--- START OF RECORDS PROVIDED ---

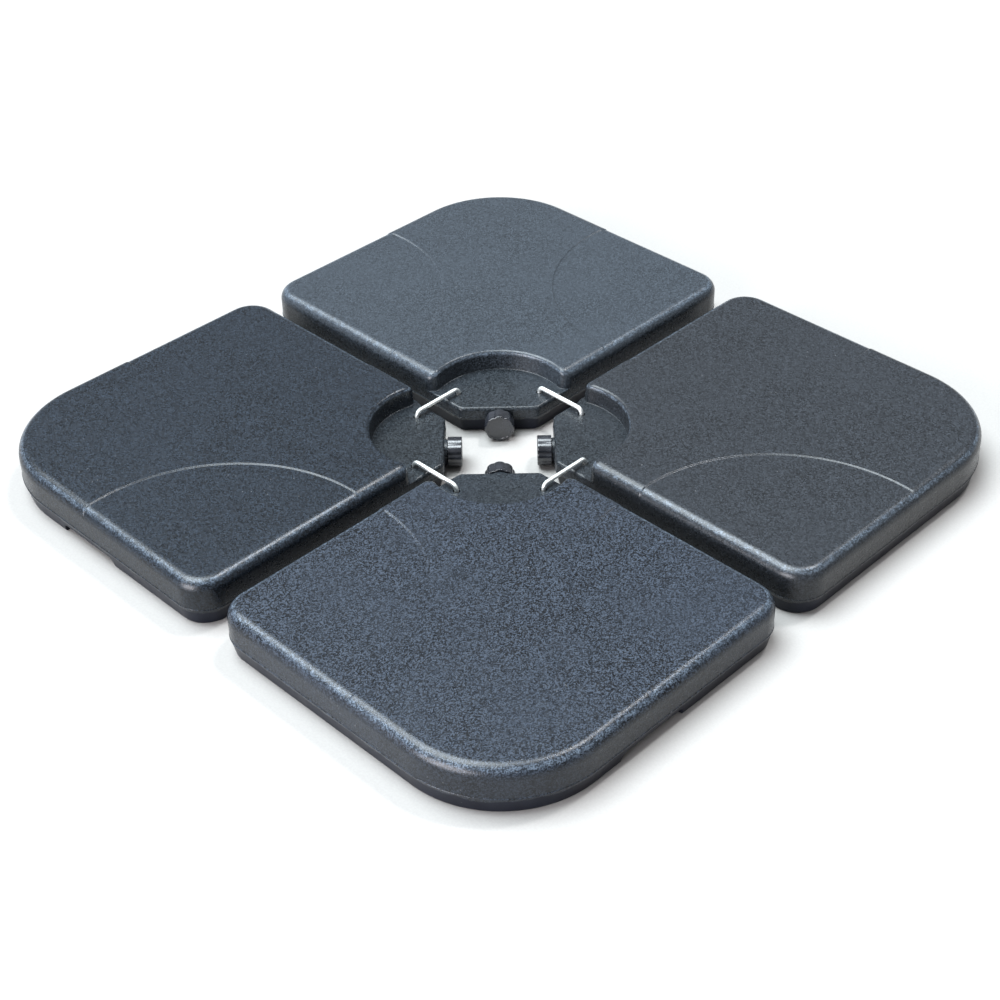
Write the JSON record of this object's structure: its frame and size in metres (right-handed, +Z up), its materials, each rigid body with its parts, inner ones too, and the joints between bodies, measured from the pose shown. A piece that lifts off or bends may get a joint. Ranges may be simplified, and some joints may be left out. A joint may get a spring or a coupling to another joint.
{
  "type": "parasol base",
  "caption": "Square low ballast set for a cantilever parasol: hollow plastic tanks round a cross-shaped gap, with screw caps facing the middle and wire clips across the gaps.",
  "frame": {"origin": "middle of the set, on the ground", "axes": "+Z up; X and Y run along the gaps between the tanks, with tank_right in the +X +Y quadrant and tank_front in the +X -Y quadrant"},
  "size_m": [1, 1, 0.068],
  "materials": {
    "tank_plastic": "grained dark blue-grey HDPE",
    "cap_plastic": "smooth black",
    "gasket_rubber": "matt",
    "clip_zinc": "bright zinc plate",
    "ballast_sand": "dry sand"
  },
  "bodies": {
    "base": {"tank_front": "tank_plastic", "tank_back": "tank_plastic", "ballast_front": "ballast_sand", "ballast_back": "ballast_sand"},
    "left_tank": {"tank_left": "tank_plastic", "ballast_left": "ballast_sand"},
    "right_tank": {"tank_right": "tank_plastic", "ballast_right": "ballast_sand"},
    "seal_right": {"gasket_right": "gasket_rubber"},
    "screw_cap_right": {"cap_right": "cap_plastic"},
    "seal_back": {"gasket_back": "gasket_rubber"},
    "screw_cap_back": {"cap_back": "cap_plastic"},
    "seal_left": {"gasket_left": "gasket_rubber"},
    "screw_cap_left": {"cap_left": "cap_plastic"},
    "seal_front": {"gasket_front": "gasket_rubber"},
    "screw_cap_front": {"cap_front": "cap_plastic"},
    "clip_front_right": {"clip_front_right": "clip_zinc"},
    "clip_right_back": {"clip_right_back": "clip_zinc"},
    "clip_back_left": {"clip_back_left": "clip_zinc"},
    "clip_left_front": {"clip_left_front": "clip_zinc"}
  },
  "joints": [
    {"name": "left_tank_lift", "type": "slide", "parent": "base", "child": "left_tank", "axis": [0, 0, 1], "range_m": [0, 0.12]},
    {"name": "right_tank_lift", "type": "slide", "parent": "base", "child": "right_tank", "axis": [0, 0, 1], "range_m": [0, 0.12]},
    {"name": "cap_right_travel", "type": "slide", "parent": "right_tank", "child": "seal_right", "axis": [-0.7071, -0.7071, 0], "range_m": [0, 0.0141]},
    {"name": "cap_right_turn", "type": "hinge", "parent": "seal_right", "child": "screw_cap_right", "pos_m": [0.05197, 0.05197, 0.02088], "axis": [-0.7071, -0.7071, 0], "range_deg": [0, 1260]},
    {"name": "cap_back_travel", "type": "slide", "parent": "base", "child": "seal_back", "axis": [0.7071, -0.7071, 0], "range_m": [0, 0.0141]},
    {"name": "cap_back_turn", "type": "hinge", "parent": "seal_back", "child": "screw_cap_back", "pos_m": [-0.05197, 0.05197, 0.02088], "axis": [0.7071, -0.7071, 0], "range_deg": [0, 1260]},
    {"name": "cap_left_travel", "type": "slide", "parent": "left_tank", "child": "seal_left", "axis": [0.7071, 0.7071, 0], "range_m": [0, 0.0141]},
    {"name": "cap_left_turn", "type": "hinge", "parent": "seal_left", "child": "screw_cap_left", "pos_m": [-0.05197, -0.05197, 0.02088], "axis": [0.7071, 0.7071, 0], "range_deg": [0, 1260]},
    {"name": "cap_front_travel", "type": "slide", "parent": "base", "child": "seal_front", "axis": [-0.7071, 0.7071, 0], "range_m": [0, 0.0141]},
    {"name": "cap_front_turn", "type": "hinge", "parent": "seal_front", "child": "screw_cap_front", "pos_m": [0.05197, -0.05197, 0.02088], "axis": [-0.7071, 0.7071, 0], "range_deg": [0, 1260]},
    {"name": "clip_front_right_lift", "type": "slide", "parent": "right_tank", "child": "clip_front_right", "axis": [0, 0, 1], "range_m": [0, 0.04]},
    {"name": "clip_right_back_lift", "type": "slide", "parent": "right_tank", "child": "clip_right_back", "axis": [0, 0, 1], "range_m": [0, 0.04]},
    {"name": "clip_back_left_lift", "type": "slide", "parent": "left_tank", "child": "clip_back_left", "axis": [0, 0, 1], "range_m": [0, 0.04]},
    {"name": "clip_left_front_lift", "type": "slide", "parent": "left_tank", "child": "clip_left_front", "axis": [0, 0, 1], "range_m": [0, 0.04]}
  ],
  "couplings": [
    {"joint": "cap_right_travel", "follows": "cap_right_turn", "m_per_rad": 0.00063662},
    {"joint": "cap_back_travel", "follows": "cap_back_turn", "m_per_rad": 0.00063662},
    {"joint": "cap_left_travel", "follows": "cap_left_turn", "m_per_rad": 0.00063662},
    {"joint": "cap_front_travel", "follows": "cap_front_turn", "m_per_rad": 0.00063662}
  ]
}
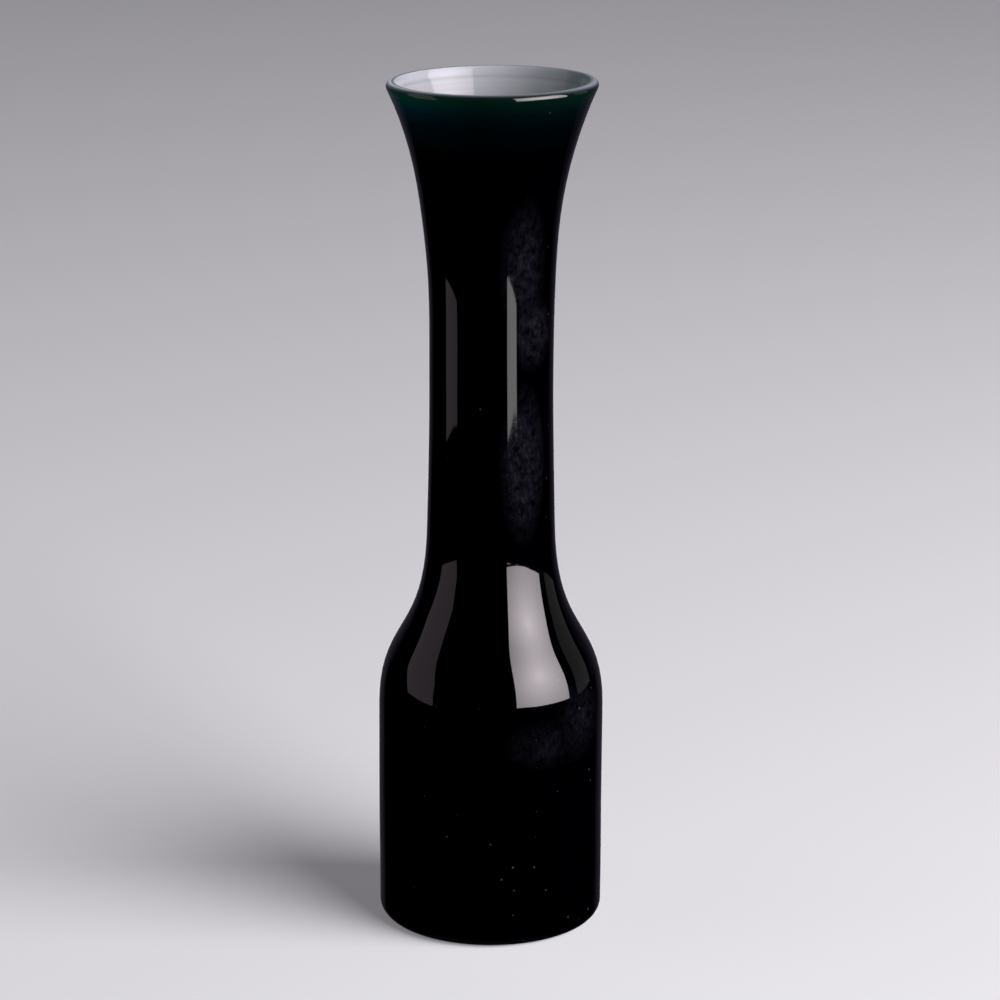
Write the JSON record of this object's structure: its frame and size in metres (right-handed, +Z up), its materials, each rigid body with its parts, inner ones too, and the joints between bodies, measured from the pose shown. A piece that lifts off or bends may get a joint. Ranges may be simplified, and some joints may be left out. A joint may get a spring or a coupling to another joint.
{
  "type": "bud vase",
  "caption": "Tall bottle-shaped bud vase in cased glass: straight round body, narrow neck, trumpet mouth, dark green outside and opal white inside.",
  "frame": {"origin": "centre of the base, on the plane it stands on", "axes": "+Z up along the vase's axis of turning; X and Y are equivalent, because the vase is round"},
  "size_m": [0.0395, 0.0394, 0.15],
  "materials": {
    "dark_green_glass": "blown and fire polished, very dark green, almost black where thick, clear green at the thin lip",
    "opal_glass": "blown opal white glass, glossy, cool milky white"
  },
  "bodies": {
    "root": {"dark_casing": "dark_green_glass", "opal_lining": "opal_glass"}
  },
  "joints": []
}
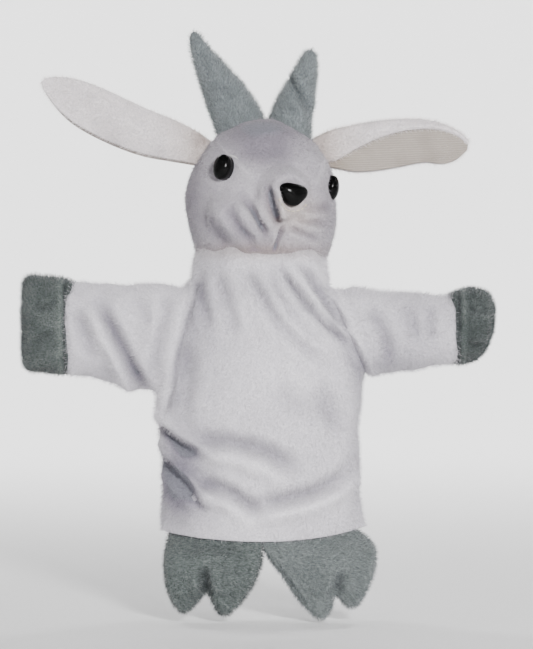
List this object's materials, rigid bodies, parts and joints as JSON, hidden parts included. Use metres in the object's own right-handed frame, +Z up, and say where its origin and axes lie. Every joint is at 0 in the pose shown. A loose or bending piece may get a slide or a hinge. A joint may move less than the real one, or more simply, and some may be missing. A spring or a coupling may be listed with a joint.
{
  "type": "glove puppet",
  "caption": "Goat glove puppet in short pile plush: stuffed head on a finger tube, ears, horns, sleeves with hoof mitts and two padded feet at the hem.",
  "frame": {"origin": "centre of the hand opening at the hem", "axes": "+Z up to the head, -Y to the front, +X to the puppet's own left"},
  "size_m": [0.2265, 0.0796, 0.2815],
  "materials": {
    "plush_white": "short pile plush, slightly lavender white",
    "plush_grey": "short pile plush, blue-green grey",
    "knit_cream": "fine ribbed knit",
    "stuffing": "loose polyester fibre",
    "lining_cloth": "plain woven cloth, stiffened",
    "tape": "twill tape",
    "thread": "sewing thread",
    "eye_black": "polished black",
    "washer_plastic": "plain moulded"
  },
  "bodies": {
    "torso": {"body_front": "plush_white", "body_back": "plush_white"},
    "neck": {"neck_tape": "tape"},
    "head": {"head_gusset": "plush_white", "head_side_left": "plush_white", "head_side_right": "plush_white", "head_stuffing": "stuffing", "finger_tube": "lining_cloth", "eye_left": "eye_black", "eye_right": "eye_black", "eye_washer_left": "washer_plastic", "eye_washer_right": "washer_plastic", "nose": "eye_black", "nose_washer": "washer_plastic", "chin_stitches": "thread"},
    "ear_left": {"ear_left_outer": "plush_white", "ear_left_lining": "knit_cream"},
    "ear_right": {"ear_right_outer": "plush_white", "ear_right_lining": "knit_cream"},
    "horn_left": {"horn_left_shell": "plush_grey", "horn_left_stuffing": "stuffing"},
    "horn_right": {"horn_right_shell": "plush_grey", "horn_right_stuffing": "stuffing"},
    "arm_left": {"sleeve_left": "plush_white"},
    "arm_right": {"sleeve_right": "plush_white"},
    "hoof_left": {"hoof_left": "plush_grey"},
    "hoof_right": {"hoof_right": "plush_grey"},
    "foot_left": {"foot_left_front": "plush_grey", "foot_left_back": "plush_grey", "foot_left_stuffing": "stuffing"},
    "foot_right": {"foot_right_front": "plush_grey", "foot_right_back": "plush_grey", "foot_right_stuffing": "stuffing"}
  },
  "joints": [
    {"name": "head_nod", "type": "hinge", "parent": "torso", "child": "neck", "pos_m": [-0.0005, 0, 0.131], "axis": [1, 0, 0], "range_deg": [-20, 30], "stiffness_Nm_per_rad": 0.12},
    {"name": "head_turn", "type": "hinge", "parent": "neck", "child": "head", "pos_m": [-0.0005, 0, 0.131], "axis": [0, 0, 1], "range_deg": [-60, 20], "stiffness_Nm_per_rad": 0.05},
    {"name": "ear_left_flap", "type": "hinge", "parent": "head", "child": "ear_left", "pos_m": [0.0361, 0.006, 0.186], "axis": [0, -1, 0], "range_deg": [-45, 20], "stiffness_Nm_per_rad": 0.02},
    {"name": "ear_right_flap", "type": "hinge", "parent": "head", "child": "ear_right", "pos_m": [-0.0372, -0.004, 0.187], "axis": [0, 1, 0], "range_deg": [-45, 20], "stiffness_Nm_per_rad": 0.02},
    {"name": "horn_left_sway", "type": "hinge", "parent": "head", "child": "horn_left", "pos_m": [0.013, 0, 0.198], "axis": [0, 1, 0], "range_deg": [-12, 12], "stiffness_Nm_per_rad": 0.03},
    {"name": "horn_right_sway", "type": "hinge", "parent": "head", "child": "horn_right", "pos_m": [-0.0105, 0, 0.1995], "axis": [0, 1, 0], "range_deg": [-12, 12], "stiffness_Nm_per_rad": 0.03},
    {"name": "arm_left_raise", "type": "hinge", "parent": "torso", "child": "arm_left", "pos_m": [0.048, 0, 0.097], "axis": [0, -1, 0], "range_deg": [-30, 30], "stiffness_Nm_per_rad": 0.05},
    {"name": "arm_right_raise", "type": "hinge", "parent": "torso", "child": "arm_right", "pos_m": [-0.048, 0, 0.097], "axis": [0, 1, 0], "range_deg": [-30, 30], "stiffness_Nm_per_rad": 0.05},
    {"name": "hoof_left_bend", "type": "hinge", "parent": "arm_left", "child": "hoof_left", "pos_m": [0.093, 0, 0.1008], "axis": [0, 0, -1], "range_deg": [-20, 40], "stiffness_Nm_per_rad": 0.01},
    {"name": "hoof_right_bend", "type": "hinge", "parent": "arm_right", "child": "hoof_right", "pos_m": [-0.093, 0, 0.1012], "axis": [0, 0, 1], "range_deg": [-20, 40], "stiffness_Nm_per_rad": 0.01},
    {"name": "foot_left_swing", "type": "hinge", "parent": "torso", "child": "foot_left", "pos_m": [0.027, -0.019, -0.001], "axis": [-1, 0, 0], "range_deg": [-30, 70]},
    {"name": "foot_right_swing", "type": "hinge", "parent": "torso", "child": "foot_right", "pos_m": [-0.023, -0.019, -0.001], "axis": [-1, 0, 0], "range_deg": [-30, 70]}
  ]
}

--- END OF RECORDS PROVIDED ---

* **WHAT THE EXERCISE ASKS**:
Extract every line above containing the word "loose".

* **SOLUTION TO THIS PROBLEM**:
List this object's materials, rigid bodies, parts and joints as JSON, hidden parts included. Use metres in the object's own right-handed frame, +Z up, and say where its origin and axes lie. Every joint is at 0 in the pose shown. A loose or bending piece may get a slide or a hinge. A joint may move less than the real one, or more simply, and some may be missing. A spring or a coupling may be listed with a joint.
    "stuffing": "loose polyester fibre",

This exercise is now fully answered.